In spite of these advances, the fairness of educational and psychological tests represents one of the most contentious and psychometrically challenging aspects of test development. Numerous methodologies have been proposed to assess item effectiveness for different groups of test takers, and the definitive text in this area is Jensen's (1980) thoughtful Bias in Mental Testing. The chapter by Reynolds and Ramsay in this volume also describes a comprehensive array of approaches to test bias. Most of the controversy regarding test fairness relates to the lay and legal perception that any group difference in test scores constitutes bias, in and of itself. For example, Jencks and Phillips (1998) stress that the test score gap is the single most important obstacle to achieving racial balance and social equity.

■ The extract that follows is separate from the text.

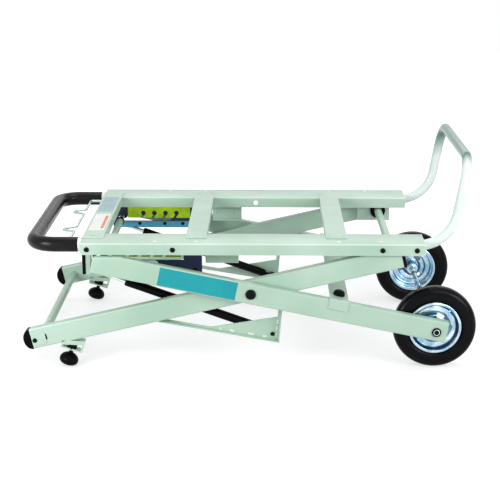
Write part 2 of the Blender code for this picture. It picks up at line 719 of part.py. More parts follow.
def outer_leg(side):
    """A box tube cut level under the rail, with a welded ear for the slide rod."""
    half = LEG_HIGH / 2
    cut_z = RAIL_LOW_Z - OUTER_CUT_DROP
    left_low = leg_point(OUTER_TURN, OUTER_LEFT, -half)
    rise = (cut_z - left_low[1]) / OUTER_COS
    end_top = leg_point(OUTER_TURN, OUTER_LEFT, rise - half)
    edge = leg_point(OUTER_TURN, OUTER_LEFT, half)
    cut_x = edge[0] + (cut_z - edge[1]) / math.tan(OUTER_TURN)
    low_top = leg_point(OUTER_TURN, OUTER_LEFT, rise - half - OUTER_CUT_CORNER)
    outline = [left_low, leg_point(OUTER_TURN, OUTER_RIGHT, -half),
               leg_point(OUTER_TURN, OUTER_RIGHT, half), (cut_x, cut_z),
               (end_top[0] + OUTER_CUT_CORNER, cut_z), low_top]
    bm = bmesh.new()
    prism(bm, outline, *span(side, OUTER_IN_Y, OUTER_OUT_Y))
    middle = side * (OUTER_IN_Y + OUTER_OUT_Y) / 2
    round_edges(bm, LEG_ROUND, 2, lambda item: along_leg(item, middle))
    obj = finish("outer_leg_" + side_name(side), bm, "pale_enamel")
    wall = LEG_WALL
    hollow = [leg_point(OUTER_TURN, OUTER_LEFT + wall, wall - half),
              leg_point(OUTER_TURN, OUTER_RIGHT + wall, wall - half),
              leg_point(OUTER_TURN, OUTER_RIGHT + wall, half - wall),
              (cut_x, cut_z - wall),
              (end_top[0] + OUTER_CUT_CORNER + wall, cut_z - wall)]
    inside = span(side, OUTER_IN_Y + wall, OUTER_OUT_Y - wall)
    tools = [tool(lambda bm: prism(bm, hollow, *inside))]
    through = span(side, OUTER_IN_Y - GAP, OUTER_OUT_Y + GAP)
    tools.append(hole_tool(PIVOT_X, PIVOT_Z, PIN_R + RUN, *through))
    tools.append(hole_tool(WHEEL_X, WHEEL_R, AXLE_R + RUN, *through))
    cut(obj, tools)
    rounded = []
    for step in range(RING // 2 + 1):
        angle = math.pi + math.pi * step / (RING // 2)
        rounded.append((ROD_X + EAR_HALF * math.cos(angle), ROD_Z + EAR_HALF * math.sin(angle)))
    rounded += [(ROD_X + EAR_HALF, ROD_Z + EAR_UP), (ROD_X - EAR_HALF, ROD_Z + EAR_UP)]
    ear = tool(lambda bm: prism(bm, rounded, *span(side, OUTER_IN_Y - EAR_THICK,
                                                   OUTER_IN_Y + wall / 2)))
    cut(obj, [ear], "UNION")
    seat = span(side, OUTER_IN_Y - EAR_THICK - GAP, OUTER_IN_Y + GAP)
    return soften(cut(obj, [hole_tool(ROD_X, ROD_Z, ROD_PIN_R + RUN, *seat)]), 32)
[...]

In landmark litigation, Judge Robert Peckham in Larry P. v. Riles (1972/1974/1979/1984/1986) banned the use of individual IQ tests in placing black children into educable mentally retarded classes in California, concluding that the cultural bias of the IQ test was hardly disputed in this litigation. He asserted, "Defendants do not seem to dispute the evidence amassed by plaintiffs to demonstrate that the IQ tests in fact are culturally biased" (Peckham, 1972, p. 1313) and later concluded, "An unbiased test that measures ability or potential should yield the same pattern of scores when administered to different groups of people" (Peckham, 1979, pp. 954-955).

The belief that any group test score difference constitutes bias has been termed the egalitarian fallacy by Jensen (1980, p. 370):

This concept of test bias is based on the gratuitous assumption that all human populations are essentially identical or equal in whatever trait or ability the test purports to measure. Therefore, any difference between populations in the distribution of test scores (such as a difference in means, or standard deviations, or any other parameters of the distribution) is taken as evidence that the test is biased. The search for a less biased test, then, is guided by the criterion of minimizing or eliminating the statistical differences between groups. The perfectly nonbiased test, according to this definition, would reveal reliable individual differences but not reliable (i.e., statistically significant) group differences. (p. 370)

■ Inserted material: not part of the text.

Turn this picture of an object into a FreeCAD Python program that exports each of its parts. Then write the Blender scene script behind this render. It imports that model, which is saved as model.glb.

However this controversy is viewed, the perception of test bias stemming from group mean score differences remains a deeply ingrained belief among many psychologists and educators. McArdle (1998) suggests that large group mean score differences are "a necessary but not sufficient condition for test bias" (p. 158). McAllister (1993) has observed, "In the testing community, differences in correct answer rates, total scores, and so on do not mean bias. In the political realm, the exact opposite perception is found; differences mean bias" (p. 394).

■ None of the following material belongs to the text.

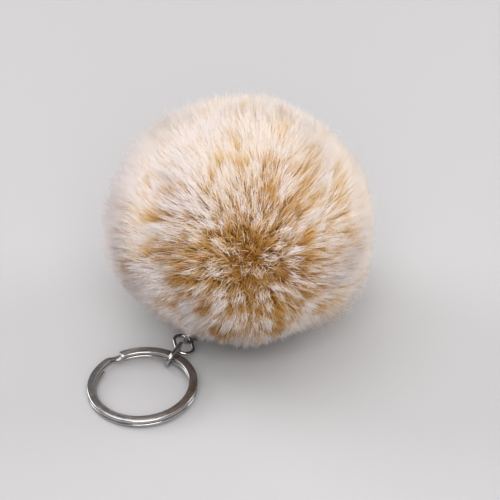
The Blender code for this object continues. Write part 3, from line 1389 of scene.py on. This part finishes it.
@dataclass
class Studio:
    """The pale floor, the soft lights and the camera at the photograph's angle."""

    focus: tuple = (2.75 * MM, 3.5 * MM, 20.0 * MM)
    distance: float = 474.0 * MM
    elevation: float = 35.3
    view_angle: float = 17.0
    clip_start: float = 0.01
    floor_size: float = 3.0
    sky_stops: tuple = (
        (0.00, "#7A7877"),
        (0.50, "#7A7877"),
        (0.86, "#8A8887"),
        (0.93, "#F0EFF1"),
        (1.00, "#FCFBFD"),
    )
    sky_strength: float = 1.0
    lights: tuple = (
        SoftBox("key_box", (-0.16, 0.10, 0.80), 0.60, 1.5, "#FFFDFC"),
        SoftBox("front_box", (0.04, -0.74, 0.62), 0.75, 7.1, "#FFFDFC"),
        SoftBox("left_box", (-0.74, 0.40, 0.50), 0.50, 3.5, "#FFFDFF"),
        SoftBox("right_box", (0.80, 0.30, 0.45), 0.50, 3.2, "#FFFDFF"),
        SoftBox("back_box", (0.45, 0.84, 0.18), 0.32, 1.8, "#FFF3E4"),
    )

    def add_camera(self) -> None:
        """Adds the camera and makes it the scene's."""
        rise = math.radians(self.elevation)
        away = Vector((0.0, -math.cos(rise), math.sin(rise))) * self.distance
        data = bpy.data.cameras.new("camera")
        data.sensor_fit = "HORIZONTAL"
        data.angle = math.radians(self.view_angle)
        data.clip_start = self.clip_start
        camera = new_object("camera", data)
        camera.location = Vector(self.focus) + away
        camera.rotation_euler = (math.pi / 2.0 - rise, 0.0, 0.0)
        bpy.context.scene.camera = camera

    def add_lights(self) -> None:
        """Adds the soft boxes."""
        for box in self.lights:
            data = bpy.data.lights.new(box.name, "AREA")
            data.size = box.size
            data.energy = box.power
            data.color = linear_colour(box.colour)[:3]
            light = new_object(box.name, data)
            light.visible_camera = False
            light.location = box.place
            aim = Vector(self.focus) - light.location
            light.rotation_euler = aim.to_track_quat("-Z", "Y").to_euler()

    def add_sky(self) -> None:
        """Adds a sky that is dim by the horizon and bright overhead, as in a light tent."""
        bpy.context.scene.view_settings.view_transform = "Standard"
        world = bpy.data.worlds.new("soft_sky")
        world.use_nodes = True
        place = add_node(world, "TexCoord")
        parts = add_node(world, "SeparateXYZ", links={0: place.outputs["Generated"]})
        rise = add_node(world, "MapRange", values={1: -1.0, 2: 1.0}, links={0: parts.outputs["Z"]})
        ramp = add_node(world, "ValToRGB", links={0: rise.outputs[0]}, stops=self.sky_stops)
        background = world.node_tree.nodes["Background"]
        set_inputs(background, {"Strength": self.sky_strength}, {"Color": ramp.outputs[0]})
        bpy.context.scene.world = world

    def add_floor(self) -> None:
        """Adds the floor, which isn't part of the object."""
        deselect_all()
        bpy.ops.mesh.primitive_plane_add(size=self.floor_size)
        floor = bpy.context.object
        floor.name = "studio_floor"
        floor.data.materials.append(PaperFloor().make())

    def build(self) -> None:
        """Sets up the whole studio."""
        self.add_camera()
        self.add_lights()
        self.add_sky()
        self.add_floor()
        log.info("studio: %d lights", len(self.lights))


# ---- main


def main() -> None:
    """Builds every sub-assembly."""
    logging.basicConfig(level=logging.INFO, format="%(message)s")
    Studio().build()
    form = BallForm()
    plate = NickelPlate().make()
    SplitRing().build(plate)
    chain = Chain()
    chain.build(plate)
    eye_line = HangingEye(chain.poses[-1]).build(Vector(form.centre()), plate)
    wires = [point for pose in chain.poses for point in chain.middle_line(pose)]
    Pelt(form).build(PeltFinish().make())
    Pile(form).build(np.array([point[:] for point in wires + eye_line]), DippedPile().make())


if __name__ == "__main__":
    main()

The newest models of test fairness describe a systemic approach utilizing both internal and external sources of evidence of fairness that extend from test conception and design through test score interpretation and application (McArdle, 1998; Camilli & Shepard, 1994; Willingham, 1999). These models are important because they acknowledge the importance of the consequences of test use in a holistic assessment of fairness and a multifaceted methodological approach to accumulate evidence of test fairness. In this section, a systemic model of test fairness adapted from the work of several leading authorities is described.

Terms and Definitions

Three key terms appear in the literature associated with test score fairness: bias, fairness, and equity. These concepts overlap but are not identical; for example, a test that shows no evidence of test score bias may be used unfairly. To some extent these terms have historically been defined by families of relevant psychometric analyses—for example, bias is usually associated with differential item functioning, and fairness is associated with differential prediction to an external criterion. In this section, the terms are defined at a conceptual level.

Test score bias tends to be defined in a narrow manner, as a special case of test score invalidity. According to the most recent Standards (1999), bias in testing refers to "construct under-representation or construct-irrelevant components of test scores that differentially affect the performance of different groups of test takers" (p. 172). This definition implies that bias stems from nonrandom measurement error, provided that the typical magnitude of random error is comparable for all groups of interest. Accordingly, test score bias refers to the systematic and invalid introduction of measurement error for a particular group of interest. The statistical underpinnings of this definition have been underscored by Jensen (1980), who asserted, "The assessment of bias is a purely objective, empirical, statistical and quantitative matter entirely independent of subjective value judgments and ethical issues concerning fairness or unfairness of tests and the uses to which they are put" (p. 375). Some scholars consider the characterization of bias as objective and independent of the value judgments associated with fair use of tests to be fundamentally incorrect (e.g., Willingham, 1999).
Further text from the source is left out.